Не ищите в этом фильме аллюзий на «Андалузского пса». В обширном поле авторских отсылок вы, скорее, найдете всю линейку низких жанров — роковую мелодраму, сентиментальную сказку с плохим финалом, как водится в наших палестинах, даже мыльную оперу, но никакого сюра. Наперекор запрету Бунюэля использовать в трактовке его фильма «любые идеи или образы, которые могли бы иметь рациональное объяснение», проект Константина Лопушанского «Сквозь черное стекло», его нарратив при всех фантастических допусках остается в поле реализма. Точнее, психологического реализма: в этом ключе работают актеры, талантливая дебютантка Василиса Денисова и великолепный Максим Суханов.
<...>
По сути, этот фильм — тотальная метафора нашей новой реальности, резко разделенной на два мира, богатых и бедных. Вся партитура картины строится на аффектах — скрытых, открытых и постоянно ожидаемых. Саспенс подкармливается новыми поворотами сюжета. Однако базовой смысловой опорой остается диалог главных фигурантов действия — вот где прочитывается отдаленный парафраз поэтики Достоевского. Олигарх, хозяин положения, охотно высказывается по всем вопросам. Его риторика намеренно забытовленная: Максим Суханов акцентирует харáктерность в монументальном персонаже, который уж точно «академиев не кончал», зато пришелся в самый раз криминалитету, из которого и вышел, судя по его ночным истерикам, мучительным головным болям, как у Понтия Пилата, и животному страху смерти. 18-летняя Настя не пасует перед ним и не боится его. Два полюса — абсолютное зло и добро. Их диалог искрит, как вольтова дуга, и это лишь распаляет похотливого гиганта. Вот уж не ожидал, что его купленная невеста окажется красавицей, да еще с огненным темпераментом! Он с усмешкой выслушивает ее запальчивые речи, ее христианские максимы, они ему — что слону дробина. В ответ без всякого лукавства выкладывает собственный взгляд на жизнь, мизантропическую мораль, с ленцой, с оттяжечкой, что называется, вполноги.

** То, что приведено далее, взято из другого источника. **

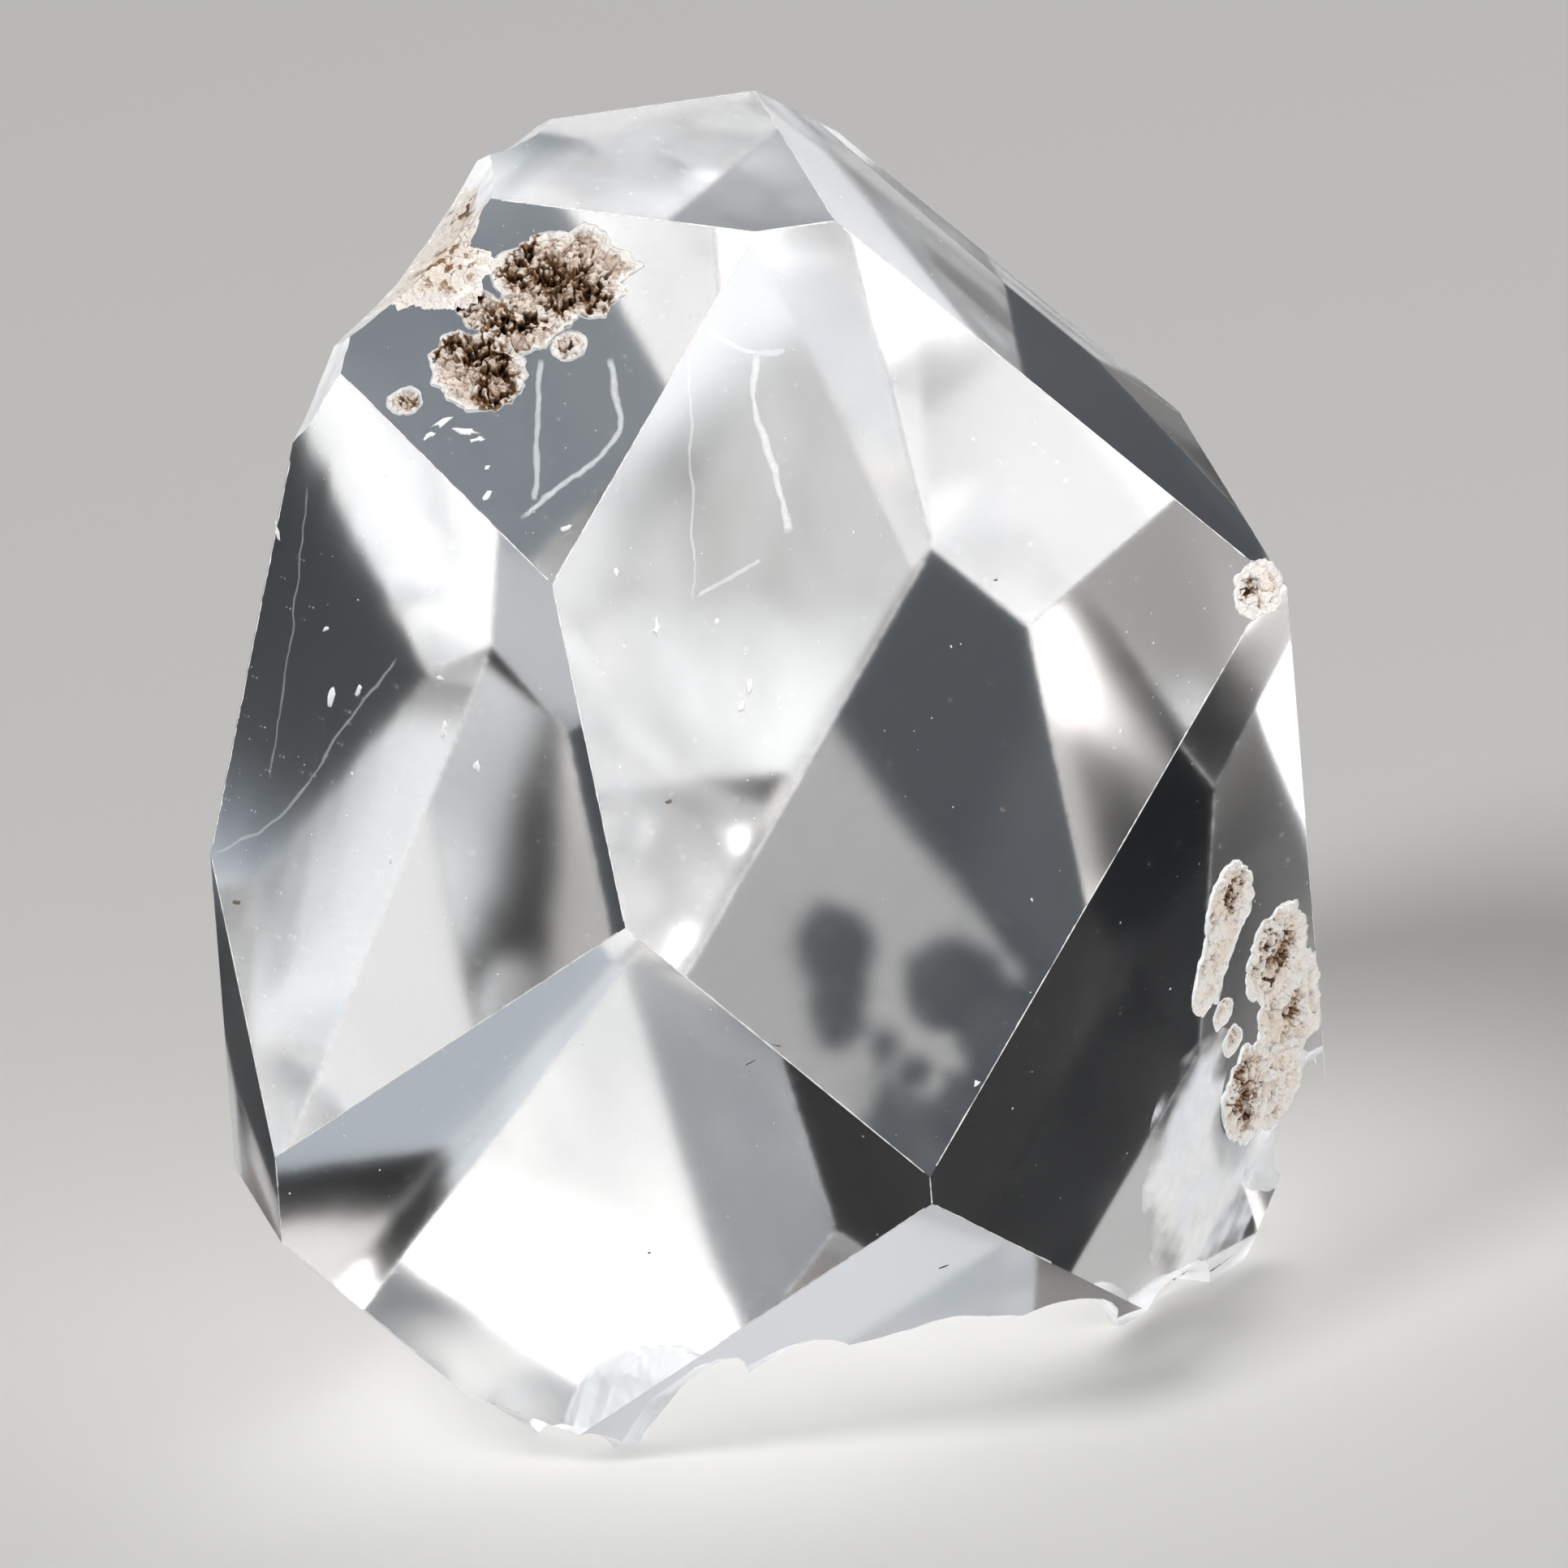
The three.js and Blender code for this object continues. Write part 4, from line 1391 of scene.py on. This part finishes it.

Как правило, диалоги происходят в мизансцене поединка, когда игроки разведены в позицию «один против другого». Идеологический спор неизбежно ослабляет мелодраматическую пружину действия, зато к финалу она натянется до упора.
<...>
Заклеенные пластырем израненные глазницы, выдворение из отеля, одинокий проход на ощупь в монастырский приют, наконец, молитва — все вместе так ударяет по мозгам ли, по сердцу ли, что думать в этот момент об актуальнейших смыслах фильма не получается. Только постфактум оцениваешь смелость художника, решившегося на сильный гражданский поступок. По сути, это вызов обществу, которое даже не пытается осознать свою вульгарную буржуазность. Об этом первой сказала Кира Муратова в жанре святочной истории в фильме «Мелодия для шарманки» (2009). У Лопушанского в финале мелькнет неузнанный мотив левой идеи — полюса антибуржуазности, если кто не помнит. Юноша с глазами поэта пригласит Настю на вечеринку в честь Че Гевары. Вряд ли она слышала это имя раньше, однако придет и потусуется в молодежной компании, танцующей испанские танцы. Режиссер лишь обозначил левый мотив — хотя бы как авторскую ремарку, рассчитанную на тех, кто слышит месседж.
Писали, будто Дмитрий Быков утирал слезы во время просмотра. Тут я ему даже завидую. Слезы — это катарсис или хотя бы его паллиатив. Фильм не дает катарсиса, режиссер его не предусматривает. Он оставляет героиню в промозглый вечер под дождем на коленях у окна храма. В стрельчатом окне мерцают свечи, девушка бьет и бьет поклоны, лбом утыкаясь в сырую холодную землю.